10 Aprile 2015

Due testimonianze su Teresa d’Avila

Nel corso del Processo canonico che terminò proclamando Teresa d’Avila dottora della Chiesa, il 21 luglio 1969, si pose la questione se si potesse dare a una donna il titolo e il culto di Dottore della Chiesa.

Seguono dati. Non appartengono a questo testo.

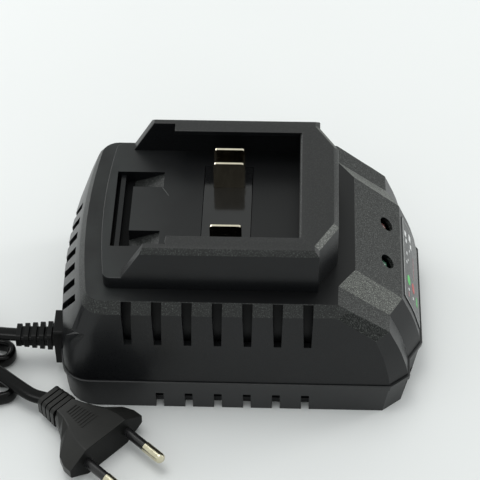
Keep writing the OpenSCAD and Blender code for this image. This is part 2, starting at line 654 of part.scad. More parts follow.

La risposta fu positiva e questo fu il primo argomento: nel contesto del movimento femminista oggi avanzante, si tratta di una scelta “sommamente attuale”. Lo dichiara il Promotore generale della fede. Nella stessa Dichiarazione, 31 maggio 1969, questo tale, un teologo, respinge con bella energia e con buoni argomenti due obiezioni, una secondo cui gli scritti teresiani mancherebbero di carattere “scientifico”, e l’altra secondo cui lei era affetta da un “complesso femminile”. Che complesso! Era una donna, lo sapeva e lo diceva, senza complessi d’inferiorità.

 

In Itinerario di riflessioni Carla Lonzi racconta: “Quando all’inizio del femminismo, ho ricercato le mie origini, tra quelle donne che mi potevano aiutare, meno illuse di altre, meno compromesse, più salde nell’esperienza personale e nel modo di condurla, con un nucleo indistruttibile nella riconosciuta fragilità, si sono ripresentate Teresa Martin e Teresa d’Avila”. (L’Itinerario è apparso in È già politica, Scritti di Rivolta femminile 8, Milano 1977, in vendita presso la Libreria delle donne.) (L.M.)